### WRITTEN PROBLEM
Write out all entries word for word.

[Dataset entries]

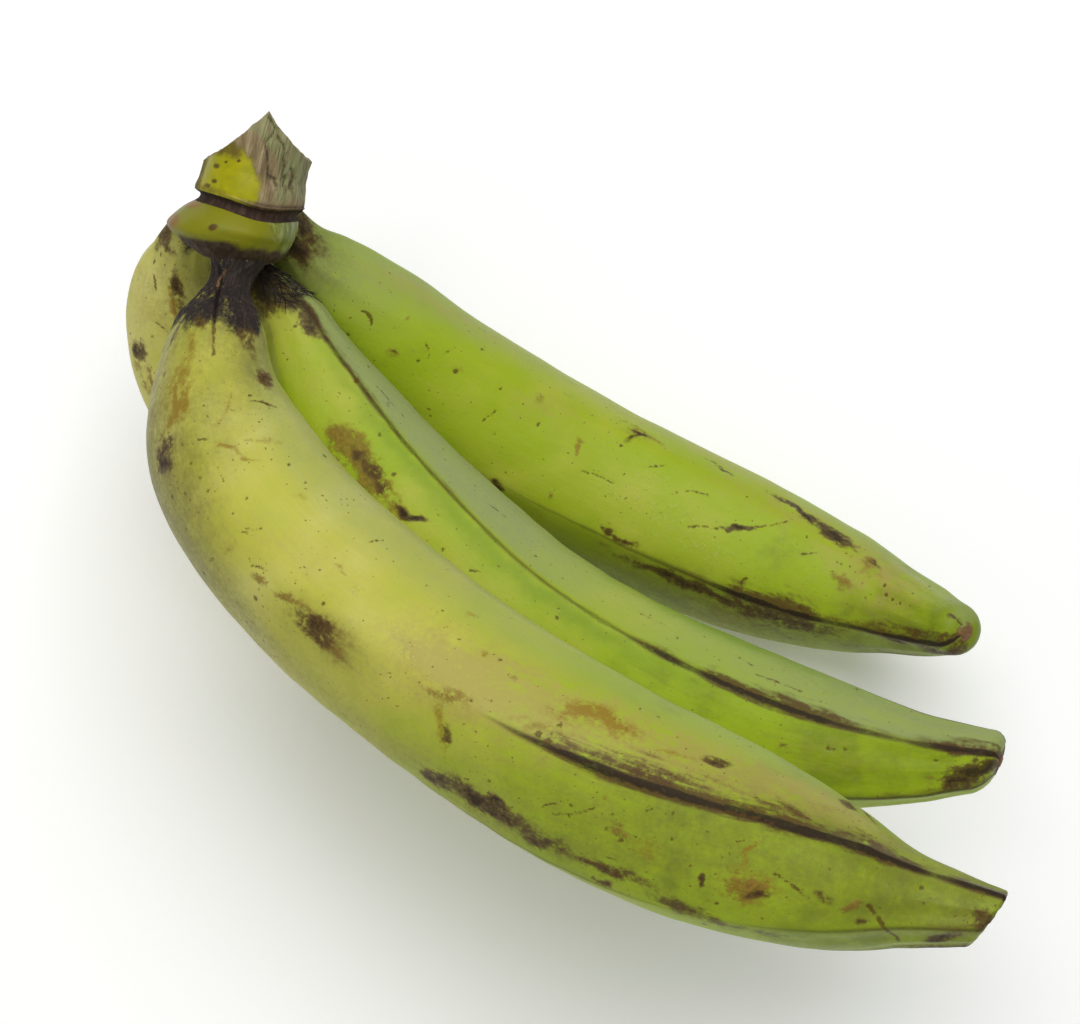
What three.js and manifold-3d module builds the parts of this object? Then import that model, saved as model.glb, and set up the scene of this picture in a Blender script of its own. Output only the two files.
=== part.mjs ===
// A hand of four green plantains, still joined to the cut crown of their stalk and lying on a flat
// surface. Millimetres, +Z up, z = 0 is the surface, and the origin is under the middle of the box.
import * as THREE from "three";
import { mergeVertices } from "three/addons/utils/BufferGeometryUtils.js";
import Module from "manifold-3d";

// Driving dimensions. FACE is the direction that every ridge angle is measured from, and a positive
// turn is towards the inside of the curve. ORIGIN is the origin of the finished part, in the frame
// that the spines and the crown are drawn in.
const FACE = new THREE.Vector3(0, -0.407, 0.914);
const ORIGIN = new THREE.Vector3(2.47, -2.54, -97.2);
const SOCKET_GAP = 0.35; // air between a finger's neck and its socket in the crown
const RIDGES = 5;
const SIDES = 20; // four to each facet, so that a corner falls on every ridge
const RINGS = 50;
const RING_CROWDING = 0.05; // how far the rings crowd towards both ends, as a share of the length
const TIP = { round: 1.8, ring: 0.7, ringGirth: 0.72 }; // the dome, and where its one ring stands
const LEAN_FROM = 0.92; // share of the length where the lean of the blunt end starts
const RIDGE_FULLNESS = 0.07; // an angular section is this much larger, because girth is a half width
const HALF_SPACE = 400; // edge of the block that cuts the resting flats

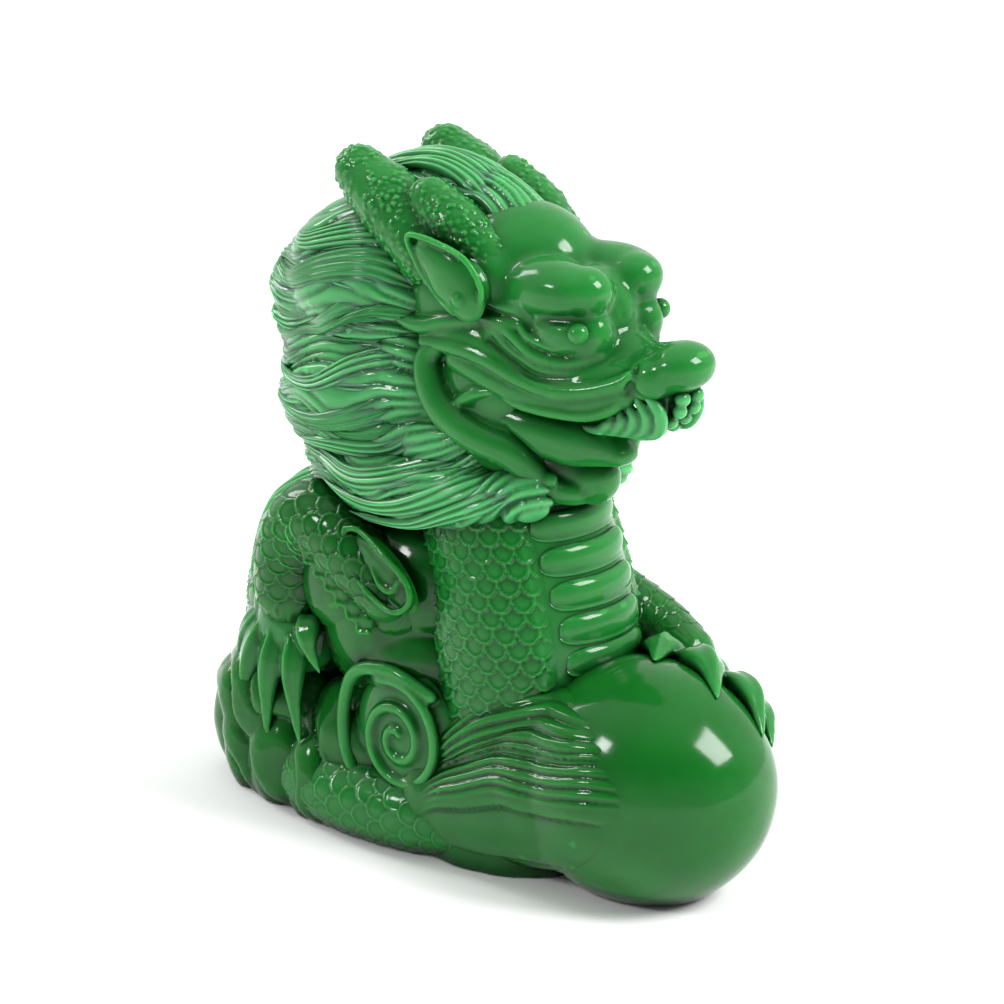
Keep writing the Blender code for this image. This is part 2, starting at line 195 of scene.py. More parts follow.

### EXERCISE RESPONSE
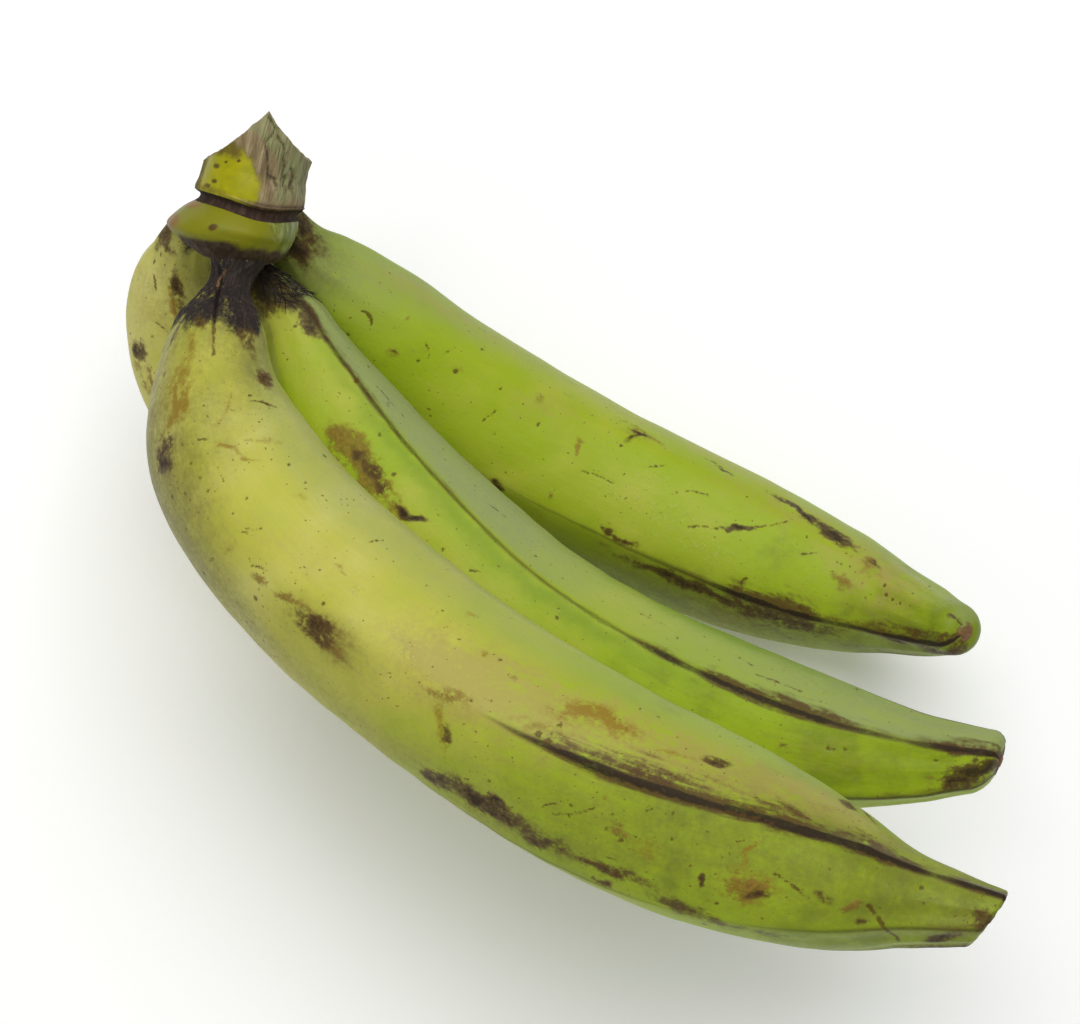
What three.js and manifold-3d module builds the parts of this object? Then import that model, saved as model.glb, and set up the scene of this picture in a Blender script of its own. Output only the two files.
=== part.mjs ===
// A hand of four green plantains, still joined to the cut crown of their stalk and lying on a flat
// surface. Millimetres, +Z up, z = 0 is the surface, and the origin is under the middle of the box.
import * as THREE from "three";
import { mergeVertices } from "three/addons/utils/BufferGeometryUtils.js";
import Module from "manifold-3d";

// Driving dimensions. FACE is the direction that every ridge angle is measured from, and a positive
// turn is towards the inside of the curve. ORIGIN is the origin of the finished part, in the frame
// that the spines and the crown are drawn in.
const FACE = new THREE.Vector3(0, -0.407, 0.914);
const ORIGIN = new THREE.Vector3(2.47, -2.54, -97.2);
const SOCKET_GAP = 0.35; // air between a finger's neck and its socket in the crown
const RIDGES = 5;
const SIDES = 20; // four to each facet, so that a corner falls on every ridge
const RINGS = 50;
const RING_CROWDING = 0.05; // how far the rings crowd towards both ends, as a share of the length
const TIP = { round: 1.8, ring: 0.7, ringGirth: 0.72 }; // the dome, and where its one ring stands
const LEAN_FROM = 0.92; // share of the length where the lean of the blunt end starts
const RIDGE_FULLNESS = 0.07; // an angular section is this much larger, because girth is a half width
const HALF_SPACE = 400; // edge of the block that cuts the resting flats

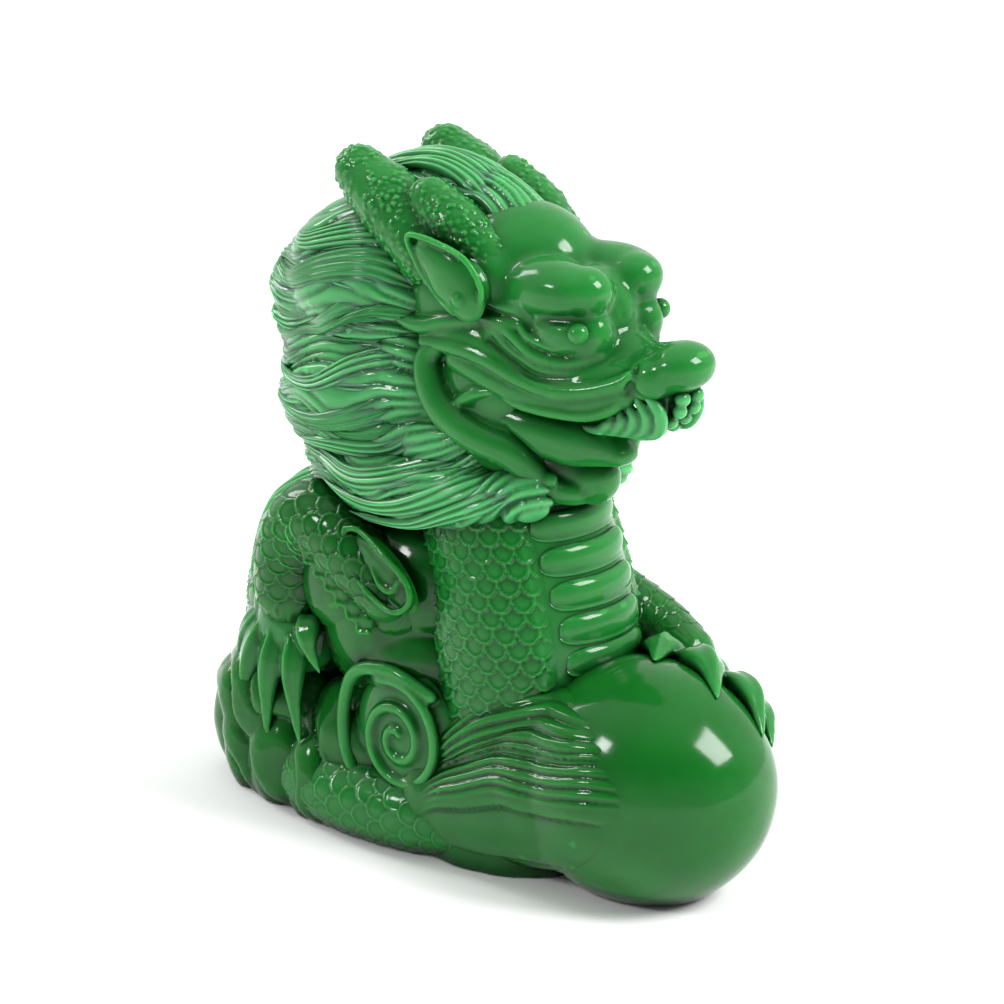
Keep writing the Blender code for this image. This is part 2, starting at line 195 of scene.py. More parts follow.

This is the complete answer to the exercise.